┌──
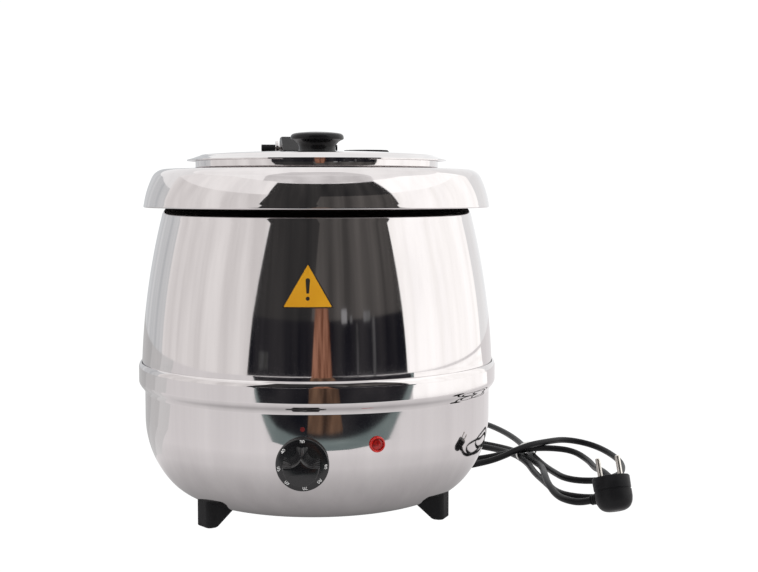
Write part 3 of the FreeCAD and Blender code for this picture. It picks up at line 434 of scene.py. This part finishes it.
def body_shells():
    """The bowl with its raised band, and the barrel with its shoulder and neck."""
    heel = circle_points(100, 72, HEEL_R, -90, HEEL_TURN, 24)
    side = circle_points(BOWL_R - BOWL_SIDE_R, BOWL_TOP_Z, BOWL_SIDE_R, HEEL_TURN, 0, 32)[1:]
    wall = [(BOWL_R, 93.4), (BOWL_R, 104), (BOWL_R, 116.7), (BOWL_R, 117)]
    bead = arc3((164.4, 117), (165.5, 119.65), (167.2, 122), 8)
    bead += arc3((167.2, 122), (168.9, 124.35), (170, 127), 8)
    band = [(170, 127.3), (170, 133), (170, 139.2), (170, 139.5)]
    lip = arc3((170, 139.5), (169.5, 142.9), (168, 145.5), 8)
    outer = [(74, 15), (88, 15), *heel, *side, *wall, *bead, *band, *lip]
    piece("bowl_shell", *spin(sheet(outer, SHEET), ROUND), "polished_steel",
          replaces=("lower_shell",), sharp=50)

    shoulder = arc3(BARREL_SHOULDER, (145.6, 286.4), (142.2, 290.4), 12)
    neck = arc3((136, 292.2), (134.6, 292.8), (134, 294.2), 5)
    outer = [(166.8, 125), (166.8, 138), *barrel_run(), *shoulder, (136, 292.2), *neck, (134, 308),
             (134, 323.45), (125, 323.45)]
    piece("barrel_shell", *spin(sheet(outer, SHEET), ROUND), "polished_steel",
          replaces=("upper_shell",), sharp=50)


def pans():
    """The water well and the soup pot that hangs in it."""
    well = [(131, 324.45), (124, 324.45), *arc3((124, 324.45), (122.59, 323.86), (122, 322.45), 5),
            (122, 200), (122, 69), *arc3((122, 69), (119.07, 61.93), (112, 59), 10), (0, 59)]
    inner = [(0, 60), (112, 60), *arc3((112, 60), (118.36, 62.64), (121, 69), 10), (121, 322),
             (122.3, 323.45), (131, 323.45)]
    piece("well_pan", *spin(well + inner, 128), "plain_steel", replaces=("water_well",), sharp=40)

    pot = [(130, 325.45), (115, 325.45), *arc3((115, 325.45), (113.59, 324.86), (113, 323.45), 5),
           (113, 200), (113, 87), *arc3((113, 87), (109.49, 78.51), (101, 75), 10), (0, 75)]
    inner = [(0, 76), (101, 76), *arc3((101, 76), (108.78, 79.22), (112, 87), 10), (112, 323),
             (113.3, 324.45), (130, 324.45)]
    piece("pot_pan", *spin(pot + inner, 128), "plain_steel", "pot", ("soup_pot",), sharp=40)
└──
[DESCRIPTION OF THE TASK] Take the material above and return all of it exactly.

[SOLUTION FOR THIS EXERCISE]
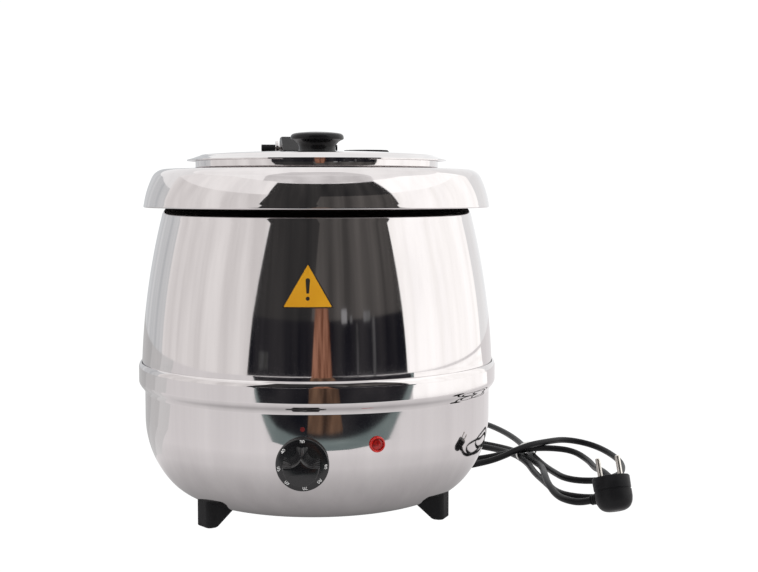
Write part 3 of the FreeCAD and Blender code for this picture. It picks up at line 434 of scene.py. This part finishes it.
def body_shells():
    """The bowl with its raised band, and the barrel with its shoulder and neck."""
    heel = circle_points(100, 72, HEEL_R, -90, HEEL_TURN, 24)
    side = circle_points(BOWL_R - BOWL_SIDE_R, BOWL_TOP_Z, BOWL_SIDE_R, HEEL_TURN, 0, 32)[1:]
    wall = [(BOWL_R, 93.4), (BOWL_R, 104), (BOWL_R, 116.7), (BOWL_R, 117)]
    bead = arc3((164.4, 117), (165.5, 119.65), (167.2, 122), 8)
    bead += arc3((167.2, 122), (168.9, 124.35), (170, 127), 8)
    band = [(170, 127.3), (170, 133), (170, 139.2), (170, 139.5)]
    lip = arc3((170, 139.5), (169.5, 142.9), (168, 145.5), 8)
    outer = [(74, 15), (88, 15), *heel, *side, *wall, *bead, *band, *lip]
    piece("bowl_shell", *spin(sheet(outer, SHEET), ROUND), "polished_steel",
          replaces=("lower_shell",), sharp=50)

    shoulder = arc3(BARREL_SHOULDER, (145.6, 286.4), (142.2, 290.4), 12)
    neck = arc3((136, 292.2), (134.6, 292.8), (134, 294.2), 5)
    outer = [(166.8, 125), (166.8, 138), *barrel_run(), *shoulder, (136, 292.2), *neck, (134, 308),
             (134, 323.45), (125, 323.45)]
    piece("barrel_shell", *spin(sheet(outer, SHEET), ROUND), "polished_steel",
          replaces=("upper_shell",), sharp=50)


def pans():
    """The water well and the soup pot that hangs in it."""
    well = [(131, 324.45), (124, 324.45), *arc3((124, 324.45), (122.59, 323.86), (122, 322.45), 5),
            (122, 200), (122, 69), *arc3((122, 69), (119.07, 61.93), (112, 59), 10), (0, 59)]
    inner = [(0, 60), (112, 60), *arc3((112, 60), (118.36, 62.64), (121, 69), 10), (121, 322),
             (122.3, 323.45), (131, 323.45)]
    piece("well_pan", *spin(well + inner, 128), "plain_steel", replaces=("water_well",), sharp=40)

    pot = [(130, 325.45), (115, 325.45), *arc3((115, 325.45), (113.59, 324.86), (113, 323.45), 5),
           (113, 200), (113, 87), *arc3((113, 87), (109.49, 78.51), (101, 75), 10), (0, 75)]
    inner = [(0, 76), (101, 76), *arc3((101, 76), (108.78, 79.22), (112, 87), 10), (112, 323),
             (113.3, 324.45), (130, 324.45)]
    piece("pot_pan", *spin(pot + inner, 128), "plain_steel", "pot", ("soup_pot",), sharp=40)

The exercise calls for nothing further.